*Exercise prompt*
Quote every line from the top of the listing down to and including the line that contains "return made".

[START OF Stored data]

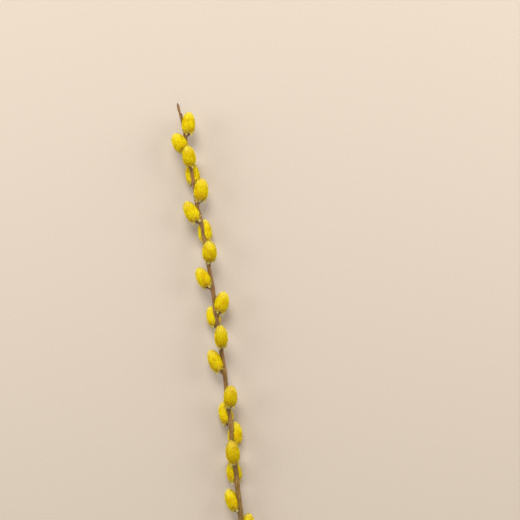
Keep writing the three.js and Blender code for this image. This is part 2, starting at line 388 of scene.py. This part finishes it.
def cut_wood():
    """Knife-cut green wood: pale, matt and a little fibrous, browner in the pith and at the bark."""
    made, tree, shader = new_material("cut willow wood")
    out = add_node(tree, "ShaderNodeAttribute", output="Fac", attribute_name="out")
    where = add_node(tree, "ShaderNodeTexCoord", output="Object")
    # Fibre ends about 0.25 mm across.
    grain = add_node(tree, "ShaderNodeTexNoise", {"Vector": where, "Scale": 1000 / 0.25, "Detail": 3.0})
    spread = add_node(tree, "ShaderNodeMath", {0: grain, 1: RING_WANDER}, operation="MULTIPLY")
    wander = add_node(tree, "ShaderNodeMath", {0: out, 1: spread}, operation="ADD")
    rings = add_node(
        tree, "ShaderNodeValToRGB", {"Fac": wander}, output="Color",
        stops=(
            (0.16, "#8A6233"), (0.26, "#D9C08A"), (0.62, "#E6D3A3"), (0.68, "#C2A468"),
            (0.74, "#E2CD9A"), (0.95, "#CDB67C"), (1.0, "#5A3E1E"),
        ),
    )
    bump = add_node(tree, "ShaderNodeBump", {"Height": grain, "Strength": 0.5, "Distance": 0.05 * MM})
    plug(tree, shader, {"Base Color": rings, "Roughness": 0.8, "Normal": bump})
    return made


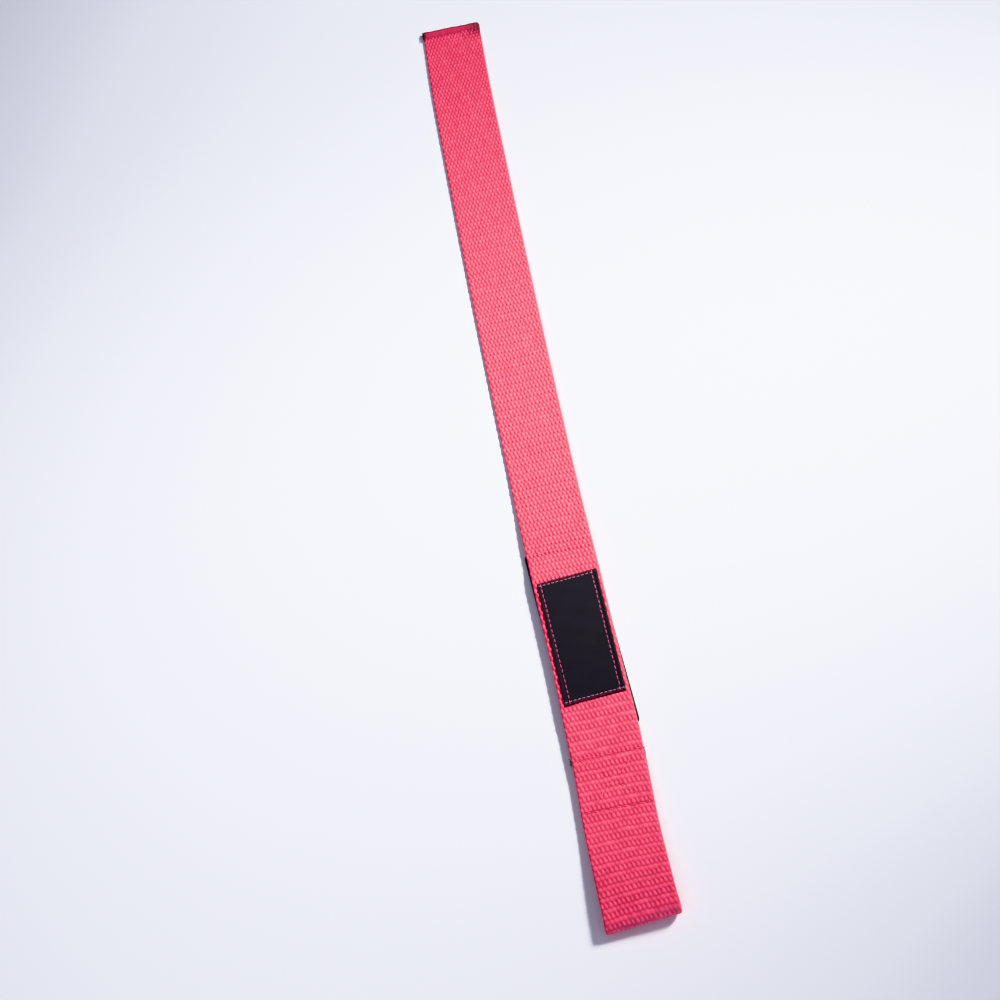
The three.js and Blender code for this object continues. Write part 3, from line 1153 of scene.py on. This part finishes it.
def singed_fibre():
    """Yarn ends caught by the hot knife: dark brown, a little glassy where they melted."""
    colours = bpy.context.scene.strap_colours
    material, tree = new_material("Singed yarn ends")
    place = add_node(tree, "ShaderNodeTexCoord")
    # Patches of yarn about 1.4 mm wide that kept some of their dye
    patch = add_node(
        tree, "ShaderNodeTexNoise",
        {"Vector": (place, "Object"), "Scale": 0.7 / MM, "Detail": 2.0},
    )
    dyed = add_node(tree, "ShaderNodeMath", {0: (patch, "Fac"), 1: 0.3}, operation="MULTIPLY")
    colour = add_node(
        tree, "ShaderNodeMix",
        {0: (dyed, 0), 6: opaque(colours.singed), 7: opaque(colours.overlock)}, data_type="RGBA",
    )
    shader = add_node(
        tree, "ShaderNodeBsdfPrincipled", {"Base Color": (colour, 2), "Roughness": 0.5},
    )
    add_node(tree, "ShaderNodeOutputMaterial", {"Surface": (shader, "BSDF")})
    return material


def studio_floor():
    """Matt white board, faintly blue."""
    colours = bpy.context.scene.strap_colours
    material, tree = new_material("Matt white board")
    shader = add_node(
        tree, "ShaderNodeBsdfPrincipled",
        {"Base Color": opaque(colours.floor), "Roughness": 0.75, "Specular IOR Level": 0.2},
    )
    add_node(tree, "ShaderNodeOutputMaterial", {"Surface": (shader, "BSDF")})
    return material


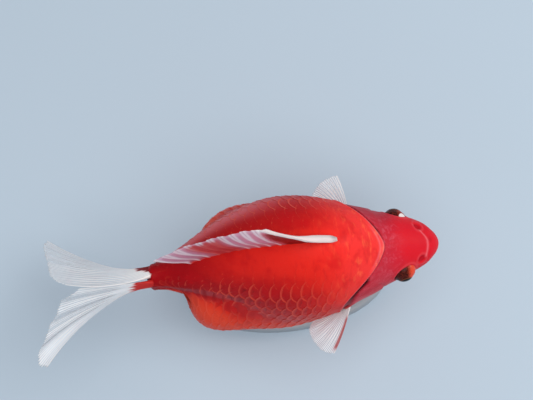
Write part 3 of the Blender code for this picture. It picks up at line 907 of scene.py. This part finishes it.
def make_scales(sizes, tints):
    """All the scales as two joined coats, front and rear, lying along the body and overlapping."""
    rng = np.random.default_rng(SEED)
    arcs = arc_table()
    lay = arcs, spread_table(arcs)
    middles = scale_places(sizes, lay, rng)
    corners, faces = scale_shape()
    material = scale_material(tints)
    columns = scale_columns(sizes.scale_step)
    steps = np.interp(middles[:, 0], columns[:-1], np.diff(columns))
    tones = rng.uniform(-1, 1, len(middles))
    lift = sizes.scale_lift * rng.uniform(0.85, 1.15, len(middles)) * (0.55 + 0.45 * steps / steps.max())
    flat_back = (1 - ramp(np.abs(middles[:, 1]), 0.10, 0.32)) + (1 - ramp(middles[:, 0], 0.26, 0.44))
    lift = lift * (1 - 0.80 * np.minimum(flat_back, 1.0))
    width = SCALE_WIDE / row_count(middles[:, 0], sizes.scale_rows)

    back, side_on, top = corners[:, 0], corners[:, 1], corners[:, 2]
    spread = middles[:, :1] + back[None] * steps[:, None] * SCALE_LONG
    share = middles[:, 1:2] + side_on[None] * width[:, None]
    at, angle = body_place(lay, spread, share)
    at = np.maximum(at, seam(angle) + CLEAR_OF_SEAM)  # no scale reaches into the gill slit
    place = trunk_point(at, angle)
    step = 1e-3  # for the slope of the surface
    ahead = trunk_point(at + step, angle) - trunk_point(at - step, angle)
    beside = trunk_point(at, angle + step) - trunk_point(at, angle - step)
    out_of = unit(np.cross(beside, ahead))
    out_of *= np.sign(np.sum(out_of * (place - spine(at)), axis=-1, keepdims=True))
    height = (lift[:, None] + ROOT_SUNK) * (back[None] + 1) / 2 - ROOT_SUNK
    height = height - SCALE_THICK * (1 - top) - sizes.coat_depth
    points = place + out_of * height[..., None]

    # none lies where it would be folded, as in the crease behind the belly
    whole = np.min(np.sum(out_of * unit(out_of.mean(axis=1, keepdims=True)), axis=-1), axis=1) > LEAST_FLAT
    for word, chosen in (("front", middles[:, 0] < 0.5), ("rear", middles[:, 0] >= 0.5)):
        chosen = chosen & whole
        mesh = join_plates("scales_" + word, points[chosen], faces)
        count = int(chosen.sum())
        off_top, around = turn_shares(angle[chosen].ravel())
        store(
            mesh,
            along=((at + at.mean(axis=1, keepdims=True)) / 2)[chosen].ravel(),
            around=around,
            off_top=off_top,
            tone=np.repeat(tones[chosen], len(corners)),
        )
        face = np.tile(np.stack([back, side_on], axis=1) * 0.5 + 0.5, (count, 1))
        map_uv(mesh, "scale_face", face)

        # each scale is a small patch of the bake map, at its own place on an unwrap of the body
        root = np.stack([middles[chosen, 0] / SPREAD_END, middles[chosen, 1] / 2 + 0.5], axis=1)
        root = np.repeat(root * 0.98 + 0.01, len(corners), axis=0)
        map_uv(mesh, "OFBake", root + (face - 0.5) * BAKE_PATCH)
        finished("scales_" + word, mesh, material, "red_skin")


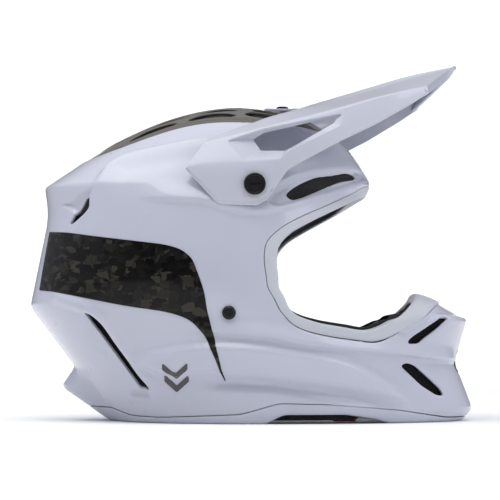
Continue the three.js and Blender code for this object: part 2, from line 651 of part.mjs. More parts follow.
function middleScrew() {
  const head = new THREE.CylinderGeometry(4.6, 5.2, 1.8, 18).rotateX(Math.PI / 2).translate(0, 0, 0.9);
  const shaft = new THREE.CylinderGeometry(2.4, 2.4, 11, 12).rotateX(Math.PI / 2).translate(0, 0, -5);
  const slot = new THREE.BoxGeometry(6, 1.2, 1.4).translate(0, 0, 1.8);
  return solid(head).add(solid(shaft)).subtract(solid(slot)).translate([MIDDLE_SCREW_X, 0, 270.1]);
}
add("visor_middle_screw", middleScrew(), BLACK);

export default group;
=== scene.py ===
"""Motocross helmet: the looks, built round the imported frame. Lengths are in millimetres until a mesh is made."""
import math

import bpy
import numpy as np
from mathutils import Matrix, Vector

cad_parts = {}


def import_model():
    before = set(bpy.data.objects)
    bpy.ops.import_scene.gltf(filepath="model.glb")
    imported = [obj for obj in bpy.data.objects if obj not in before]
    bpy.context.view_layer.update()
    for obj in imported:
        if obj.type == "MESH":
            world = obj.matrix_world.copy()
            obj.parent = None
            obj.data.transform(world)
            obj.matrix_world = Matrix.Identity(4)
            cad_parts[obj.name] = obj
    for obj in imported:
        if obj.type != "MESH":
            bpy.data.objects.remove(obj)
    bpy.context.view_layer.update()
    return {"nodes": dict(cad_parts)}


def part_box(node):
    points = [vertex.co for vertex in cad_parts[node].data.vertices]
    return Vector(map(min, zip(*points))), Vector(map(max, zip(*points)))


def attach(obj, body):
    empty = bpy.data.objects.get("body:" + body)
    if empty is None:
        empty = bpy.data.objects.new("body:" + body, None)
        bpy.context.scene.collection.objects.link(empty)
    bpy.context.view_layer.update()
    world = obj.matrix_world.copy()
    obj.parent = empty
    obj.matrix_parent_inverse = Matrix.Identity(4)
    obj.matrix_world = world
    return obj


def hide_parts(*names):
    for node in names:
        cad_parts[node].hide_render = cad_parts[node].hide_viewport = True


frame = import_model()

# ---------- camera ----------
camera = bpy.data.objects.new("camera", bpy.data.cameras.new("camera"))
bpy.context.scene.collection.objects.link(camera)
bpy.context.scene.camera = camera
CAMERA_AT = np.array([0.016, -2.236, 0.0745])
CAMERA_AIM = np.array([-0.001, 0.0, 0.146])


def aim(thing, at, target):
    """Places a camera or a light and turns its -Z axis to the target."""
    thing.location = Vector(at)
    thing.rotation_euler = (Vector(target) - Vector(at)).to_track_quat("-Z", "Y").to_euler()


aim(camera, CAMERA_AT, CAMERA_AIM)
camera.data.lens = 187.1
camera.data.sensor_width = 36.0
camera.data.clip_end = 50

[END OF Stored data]

*Solution below*
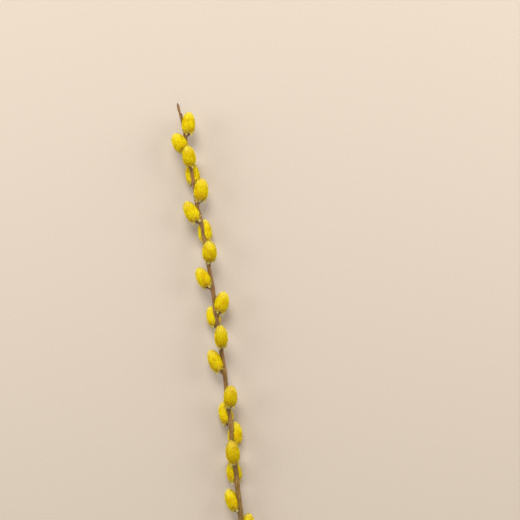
Keep writing the three.js and Blender code for this image. This is part 2, starting at line 388 of scene.py. This part finishes it.
def cut_wood():
    """Knife-cut green wood: pale, matt and a little fibrous, browner in the pith and at the bark."""
    made, tree, shader = new_material("cut willow wood")
    out = add_node(tree, "ShaderNodeAttribute", output="Fac", attribute_name="out")
    where = add_node(tree, "ShaderNodeTexCoord", output="Object")
    # Fibre ends about 0.25 mm across.
    grain = add_node(tree, "ShaderNodeTexNoise", {"Vector": where, "Scale": 1000 / 0.25, "Detail": 3.0})
    spread = add_node(tree, "ShaderNodeMath", {0: grain, 1: RING_WANDER}, operation="MULTIPLY")
    wander = add_node(tree, "ShaderNodeMath", {0: out, 1: spread}, operation="ADD")
    rings = add_node(
        tree, "ShaderNodeValToRGB", {"Fac": wander}, output="Color",
        stops=(
            (0.16, "#8A6233"), (0.26, "#D9C08A"), (0.62, "#E6D3A3"), (0.68, "#C2A468"),
            (0.74, "#E2CD9A"), (0.95, "#CDB67C"), (1.0, "#5A3E1E"),
        ),
    )
    bump = add_node(tree, "ShaderNodeBump", {"Height": grain, "Strength": 0.5, "Distance": 0.05 * MM})
    plug(tree, shader, {"Base Color": rings, "Roughness": 0.8, "Normal": bump})
    return made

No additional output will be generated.